The slow build is quite traditional in the house format. It’s a break from Hebden’s usually complex arrangements, but it suits these tracks perfectly. “Angel Echoes” starts with a simple four-on-the-floor and soul voices reverberating like ghosts in the backdrop, the latter eventually conspiring into a Lettrist choir of tone harmonics. “Circling” gains unbelievable mileage from a half arpeggiated riff by padding it with blissful komische insulation and slivers of female voice. “Sing” dices and chops its wonky plinks and bleeps a la UKG classics or Akufen into a somberly programmed jambalaya.

The only track that doesn’t succeed 100% is the anti-climax album ender “She Just Loves to Fight”, whose drive is compelled from pretty standard post-rock/Explosions in the Sky style noodling. It’s a bit too rustic and gentle for this set and feels out of place, despite intruding choral yelps and clean eighth note sine waves.
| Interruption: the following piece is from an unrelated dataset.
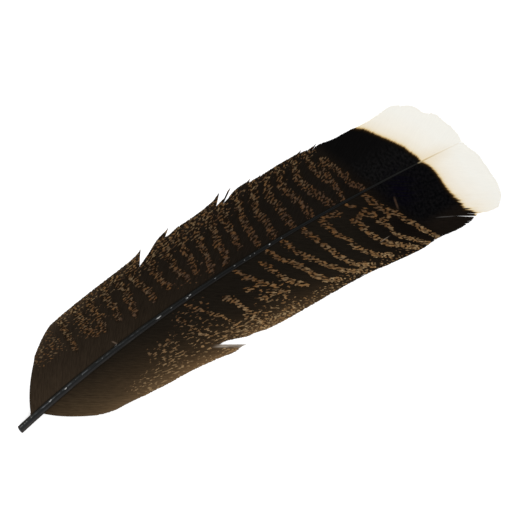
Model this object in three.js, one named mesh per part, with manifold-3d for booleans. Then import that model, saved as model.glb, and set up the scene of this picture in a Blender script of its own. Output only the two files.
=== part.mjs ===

It’s not a bad song and certainly leaves a mostly pleasant, rather than rotten, taste in the mouth at the album’s close, but it sounds like it’s from a different time. Hebden has yet again created a wonderful space where he can rightfully be called sui generis. That, more than familiar iterations of the past, feels like home for the artist as he continues his long fruitful journey, his spirit walk towards an inner space to benefit the universal consciousness. There Is Love In this album, for sure. How sweet it is.